Indeed, the situation in Afghanistan poses a direct threat for Moscow’s national security. The spread of instability from Afghanistan spreads to the Central Asian states neigbouring Russia. At least 2 thousand militants operating in the Afghan northern provinces come from the countries that were part of the Soviet Union. Fighters with combat experience received in Syria have already been spotted in Uzbekistan’s Fergana Valley. The infiltration of IS militants into Afghanistan threatens the Russian North Caucasus and the Volga region.
Faced by the growing threat, Afghan forces badly needs Russian weapons. Kabul has already submitted its request for repairs and service of its Mi-35 helicopter fleet. The first step on the way of unfreezing the cooperation would be getting back to the Helicopter Maintenance Trust Fund Project, which was launched by the Russia-NATO Council in April 2011 to build capacity in the Afghan Air Force (AAF) to operate its helicopter fleet. If Russia delivers its helicopters aviation equipment to Afghanistan, as it is asked to, it will need to train Afghan pilots, creating a needed infrastructure. It will bring Russia and NATO together in the effort to boost the capabilities of Afghan military.
It should be noted that the US has partially lifted sanctions against Russian cooperation with Afghanistan on helicopter maintenance with Russia’s Rosoboronexport, the country’s state agency for exports/imports of defense-related and dual-use products. Like in the case of the Russia-produced RD-180 and RD-181 rocket engines needed to keep afloat its space research program, the US forgot about anti-Russian punitive measures.

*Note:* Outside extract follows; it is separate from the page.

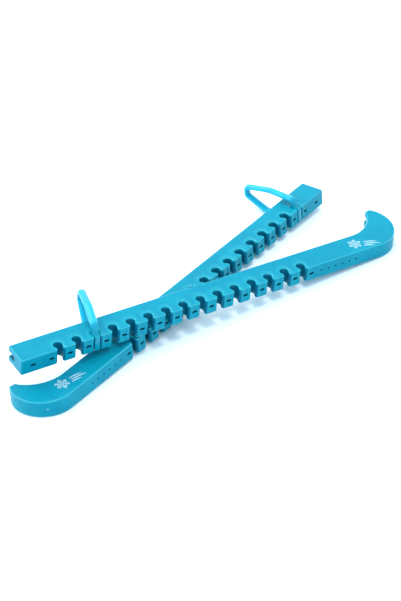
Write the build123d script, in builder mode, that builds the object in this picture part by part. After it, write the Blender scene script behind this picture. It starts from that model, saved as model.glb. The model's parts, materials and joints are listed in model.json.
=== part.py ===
"""A crossed pair of ice-skate blade guards, the upper one resting on the lower one.

Each guard is one soft moulding: a long bar with a blade channel in one long side,
a row of keyhole notches in the opposite, tread side, and a hook that wraps the toe
of a blade. One notch of each guard holds the foot of a rubber loop, which is pulled
over the skate's heel. Both guards come from one mould, and both loops from another,
so each is made once here, in its own frame, and then laid in its two places.
"""
import os
from math import acos, asin, cos, degrees, radians, sin, sqrt

from build123d import *

# ---- driving dimensions, in millimetres ----
notch_pitch = 15.5      # one tooth and one notch of the tread
guard_height = 20.8     # tread side to channel side
guard_width = 14.0      # across the blade
edge_round = 1.15       # rounding of the outer edges of the two flat sides
heel_end = -134.0       # the middle drain slot is at x = 0, the heel towards -X
heel_round = 1.3

channel_width = 5.0     # room for a 4 mm blade
channel_depth = 9.2
channel_floor_round = 1.6
channel_lip_round = 0.5

hook_start = 176.0      # where the channel side starts to curve up into the hook
hook_inner_radius = 30.8
hook_channel_radius = 32.0
sole_end = 192.0        # where the tread side starts to curve up
hook_reach = 25.7       # from there to the outermost point of the hook
hook_belly = 27.0       # height of that outermost point
hook_crown_radius = 24.0
tip_outer_height = 44.0
tip_inner_height = 43.0
tip_round = 1.3

bore_radius = 3.6       # round head of a keyhole notch
bore_height = 5.4       # its centre, above the tread
neck_width = 5.0        # slit from the head down to the tread
slit_mouth_round = 1.7  # where the slit opens on the tread
throat_round = 1.3      # where the slit opens into the head
notch_count = 15
first_notch = -6.5      # its place, in pitches

slot_count = 17         # drain slots along the middle of the tread
first_slot = -8.0       # its place, in pitches
slot_length = 4.2
slot_width = 1.9
slot_corner_round = 0.5
pin_hole_count = 6      # small round drain holes between the last slot and the hook
pin_hole_radius = 0.75
first_pin_hole = 133.8
pin_hole_pitch = 6.76

gate_mark_radius = 1.3  # round witness of the mould's gate, under the hook
gate_mark_depth = 0.25
gate_mark_angle = 44.0  # round the sole's curve, from its lowest point

cord_width = 6.4        # the loop's oval section, along the guard
cord_thickness = 4.2    # and across it
bead_gap = 0.1          # between the round of a loop's foot and its bore
web_width = 4.2         # strip of a loop's foot, from the bore down to the tread
leg_gap = 0.05          # between a leg's end and the guard's side
leg_clearance = 0.25    # between the lower leg and the guard's side
upper_leg_offset = 12.8  # middle of the upper leg, from the guard's middle plane
upper_leg_straight = 26.5  # from the bore's axis to where the upper leg bends down
lower_leg_straight = 28.5
loop_reach = 51.6       # from the bore's axis to the middle of the far end
loop_end_top = 6.9      # the far end's corners, from the guard's middle plane
loop_end_bottom = -1.1
upper_exit_round = 3.4
lower_exit_round = 2.3
shoulder_round = 40.0
loop_end_round = 3.3

# ---- how the pieces lie, in millimetres and degrees ----
lower_place = (41.85, 12.53, 10.05)
lower_heel_lift = 0.800  # the lower loop's leg lifts the heel off the ground
upper_place = (-39.68, -1.73, 22.0)
upper_heading = -20.64  # seen from above
upper_heel_lift = 4.345  # it lies on the lower guard, its toe on the ground
upper_roll = 6.0        # channel side up
lower_loop_notch = 0    # counted from the heel
lower_loop_lean = -4.3  # towards the toe
upper_loop_notch = 2
upper_loop_lean = 18.0

# ---- worked out ----
half_width = guard_width / 2
lower_leg_offset = half_width + leg_clearance + cord_thickness / 2
channel_floor = guard_height - channel_depth
toe_x = sole_end + hook_reach
crown_x = toe_x - hook_crown_radius
inner_centre = (hook_start, guard_height + hook_inner_radius)
channel_centre = (hook_start, channel_floor + hook_channel_radius)
notch_xs = [notch_pitch * (first_notch + i) for i in range(notch_count)]
slot_xs = [notch_pitch * (first_slot + i) for i in range(slot_count)]
pin_hole_xs = [first_pin_hole + pin_hole_pitch * i for i in range(pin_hole_count)]


# The gate mark lies on the sole's curve, a quarter of an ellipse, square to it.
gate_angle = radians(gate_mark_angle)
gate_plane = Plane(
    origin=(sole_end + hook_reach * sin(gate_angle), hook_belly * (1 - cos(gate_angle)), 0),
    z_dir=(hook_belly * sin(gate_angle), -hook_reach * cos(gate_angle), 0),
)


def near(value, target, within=0.05):
    return abs(value - target) < within


# ---- the mouldings, each in its own frame ----
# Guard: X from heel to toe, Y from the tread side to the channel side, Z across.

# The blade's room runs straight along the bar and then round inside the hook.
room_top = guard_height + 3
with BuildPart() as blade_room:
    with BuildSketch(Plane.YZ.offset(hook_start)) as room_section:
        with Locations((channel_floor, 0)):
            Rectangle(room_top - channel_floor, channel_width, align=(Align.MIN, Align.CENTER))
        fillet(room_section.vertices().group_by(Axis.X)[0], channel_floor_round)
    extrude(amount=heel_end - 10 - hook_start)
    revolve(room_section.sketch, Axis((*channel_centre, 0), (0, 0, 1)), revolution_arc=100)

with BuildPart() as guard_moulding:
    with BuildSketch() as side_view:
        with BuildLine():
            crown_turn = degrees(asin((tip_outer_height - hook_belly) / hook_crown_radius))
            inner_turn = degrees(
                acos((inner_centre[1] - tip_inner_height) / hook_inner_radius)
            )
            EllipticalCenterArc(
                (sole_end, hook_belly), hook_reach, hook_belly, start_angle=270, arc_size=90
            )
            crown = CenterArc((crown_x, hook_belly), hook_crown_radius, 0, crown_turn)
            inner_curve = CenterArc(inner_centre, hook_inner_radius, -90, inner_turn)
            Line(crown @ 1, inner_curve @ 1)
            Polyline(
                (sole_end, 0),
                (heel_end, 0),
                (heel_end, guard_height),
                (hook_start, guard_height),
            )
        make_face()
        fillet(side_view.vertices().group_by(Axis.X)[0], heel_round)
        tip_corners = side_view.vertices().filter_by(
            lambda v: v.Y > tip_inner_height - 0.1
        )
        fillet(tip_corners, tip_round)
        with Locations([(x, bore_height) for x in notch_xs]):
            Rectangle(neck_width, bore_height + 1, align=(Align.CENTER, Align.MAX), mode=Mode.SUBTRACT)
            Circle(bore_radius, mode=Mode.SUBTRACT)
        mouths = side_view.vertices().filter_by(
            lambda v: near(v.Y, 0) and notch_xs[0] - neck_width < v.X < notch_xs[-1] + neck_width
        )
        fillet(mouths, slit_mouth_round)
        throats = side_view.vertices().filter_by(
            lambda v: near(v.Y, bore_height - sqrt(bore_radius**2 - (neck_width / 2) ** 2))
        )
        fillet(throats, throat_round)
    extrude(amount=half_width, both=True)
    flat_sides = guard_moulding.faces().filter_by(Plane.XY)
    fillet(flat_sides.edges(), edge_round)
    add(blade_room.part, mode=Mode.SUBTRACT)
    with BuildSketch(Plane.XZ):
        with Locations([(x, 0) for x in slot_xs]):
            RectangleRounded(slot_length, slot_width, slot_corner_round)
        with Locations([(x, 0) for x in pin_hole_xs]):
            Circle(pin_hole_radius)
    extrude(amount=-channel_floor - channel_floor_round, mode=Mode.SUBTRACT)
    lip_edges = guard_moulding.edges().filter_by(
        lambda e: near(abs(e.center().Z), channel_width / 2) and near(e.center().Y, guard_height)
    )
    fillet(lip_edges, channel_lip_round)
    with BuildSketch(gate_plane):
        Circle(gate_mark_radius)
    extrude(amount=-gate_mark_depth, mode=Mode.SUBTRACT)

# Loop: Y along the loop from the notch's bore, Z along the bore.
with BuildPart() as foot_moulding:
    with BuildSketch():
        Circle(bore_radius - bead_gap)
        Rectangle(web_width, bore_height, align=(Align.CENTER, Align.MAX))
    extrude(amount=half_width, both=True)

with BuildPart() as hoop_moulding:
    with BuildLine() as hoop_path:
        leg_start = half_width + leg_gap
        upper_leg = [(0, 0, leg_start), (0, 0, upper_leg_offset)]
        upper_leg += [(0, upper_leg_straight, upper_leg_offset), (0, loop_reach, loop_end_top)]
        lower_leg = [(0, loop_reach, loop_end_bottom), (0, lower_leg_straight, -lower_leg_offset)]
        lower_leg += [(0, 0, -lower_leg_offset), (0, 0, -leg_start)]
        corner_rounds = [upper_exit_round, shoulder_round, loop_end_round]
        corner_rounds += [loop_end_round, shoulder_round, lower_exit_round]
        FilletPolyline(*upper_leg, *lower_leg, radius=corner_rounds)
    with BuildSketch(Plane(origin=(0, 0, leg_start), z_dir=(0, 0, 1))):
        Ellipse(cord_width / 2, cord_thickness / 2)
    sweep(path=hoop_path.line)


# ---- the pieces, laid in their places ----
def guard_location(place, heel_lift, roll, heading):
    return Location(place, (roll, heel_lift, heading), Extrinsic.XYZ)


def loop_location(guard, notch, lean, turn=0):
    return guard * Location((notch_xs[notch], bore_height, 0), (0, turn, -lean), Extrinsic.XYZ)


# The lower guard is turned over, with its toe towards -X.
lower = guard_location(lower_place, lower_heel_lift, 180, 180)
upper = guard_location(upper_place, upper_heel_lift, upper_roll, upper_heading)
lower_foot = loop_location(lower, lower_loop_notch, 0)
lower_hoop = loop_location(lower, lower_loop_notch, lower_loop_lean, turn=180)
upper_foot = loop_location(upper, upper_loop_notch, 0)
upper_hoop = loop_location(upper, upper_loop_notch, upper_loop_lean)

with BuildPart() as lower_guard:
    with Locations(lower):
        add(guard_moulding.part)
lower_guard.part.label = "lower_guard"

with BuildPart() as lower_loop_foot:
    with Locations(lower_foot):
        add(foot_moulding.part)
lower_loop_foot.part.label = "lower_loop_foot"

with BuildPart() as lower_loop_hoop:
    with Locations(lower_hoop):
        add(hoop_moulding.part)
lower_loop_hoop.part.label = "lower_loop_hoop"

with BuildPart() as upper_guard:
    with Locations(upper):
        add(guard_moulding.part)
upper_guard.part.label = "upper_guard"

with BuildPart() as upper_loop_foot:
    with Locations(upper_foot):
        add(foot_moulding.part)
upper_loop_foot.part.label = "upper_loop_foot"

with BuildPart() as upper_loop_hoop:
    with Locations(upper_hoop):
        add(hoop_moulding.part)
upper_loop_hoop.part.label = "upper_loop_hoop"

os.makedirs("parts", exist_ok=True)
export_step(lower_guard.part, "parts/lower_guard.step")
export_step(lower_loop_foot.part, "parts/lower_loop_foot.step")
export_step(lower_loop_hoop.part, "parts/lower_loop_hoop.step")
export_step(upper_guard.part, "parts/upper_guard.step")
export_step(upper_loop_foot.part, "parts/upper_loop_foot.step")
export_step(upper_loop_hoop.part, "parts/upper_loop_hoop.step")
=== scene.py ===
"""Looks for a crossed pair of skate blade guards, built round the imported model."""
import json
import math

import bmesh
import bpy
from mathutils import Matrix, Quaternion, Vector


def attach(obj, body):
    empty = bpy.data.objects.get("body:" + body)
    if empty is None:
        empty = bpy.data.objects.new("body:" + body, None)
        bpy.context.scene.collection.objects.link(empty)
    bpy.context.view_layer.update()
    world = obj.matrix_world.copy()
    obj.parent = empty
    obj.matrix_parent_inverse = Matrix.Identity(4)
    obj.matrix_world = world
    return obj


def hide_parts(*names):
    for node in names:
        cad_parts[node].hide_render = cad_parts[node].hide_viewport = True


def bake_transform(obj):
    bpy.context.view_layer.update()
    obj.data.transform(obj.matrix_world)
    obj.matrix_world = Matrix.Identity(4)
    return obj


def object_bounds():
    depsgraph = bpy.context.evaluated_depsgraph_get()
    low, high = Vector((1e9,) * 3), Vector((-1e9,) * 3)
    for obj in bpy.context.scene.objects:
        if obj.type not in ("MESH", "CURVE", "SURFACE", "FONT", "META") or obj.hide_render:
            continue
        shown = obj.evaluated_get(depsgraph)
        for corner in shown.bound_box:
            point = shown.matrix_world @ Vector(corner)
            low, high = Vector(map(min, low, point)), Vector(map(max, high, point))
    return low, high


MM = 0.001

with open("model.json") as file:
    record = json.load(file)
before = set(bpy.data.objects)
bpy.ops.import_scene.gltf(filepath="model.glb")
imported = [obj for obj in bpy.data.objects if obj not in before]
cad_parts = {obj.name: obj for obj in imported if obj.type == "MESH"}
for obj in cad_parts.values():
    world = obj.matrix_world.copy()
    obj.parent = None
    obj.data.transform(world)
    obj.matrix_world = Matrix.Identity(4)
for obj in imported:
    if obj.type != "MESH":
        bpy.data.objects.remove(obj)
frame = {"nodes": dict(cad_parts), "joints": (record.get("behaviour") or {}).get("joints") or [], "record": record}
cad_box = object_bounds()
record = frame["record"]

# ---- sizes of the guard, in millimetres; X from heel to toe, Y from the tread up, Z across ----
GUARD_HEIGHT = 20.8
HALF_WIDTH = 7.0
HEEL_X = -134.0
HOOK_START_X = 176.0
NOTCH_PITCH = 15.5
FIRST_NOTCH_X = -100.75
LAST_NOTCH_X = 116.25
BORE_RADIUS = 3.6
BORE_HEIGHT = 5.4
CHANNEL_FLOOR = 11.0
CHANNEL_HALF_WIDTH = 2.5
SLOT_HALF_LENGTH = 2.2
SLOT_HALF_WIDTH = 0.9
FIRST_HOLE_X = 133.8
HOLE_HALF_WIDTH = 0.78
GATE_X = 209.85
GATE_Y = 7.58
GATE_RADIUS = 1.3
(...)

The war in Afghanistan and its aftermath are likely to have far-reaching consequences for the US, Russia and the world. Ongoing instability in Afghanistan risks spilling over into Pakistan, a highly dangerous scenario. Just like Syria, this is a burning problem only an international effort can solve. There are other parts of the world, like Libya and, probably, Algeria, where Russia and the West are likely to cooperate. Afghanistan could become a starting point on the way of rebuilding the broken relationship.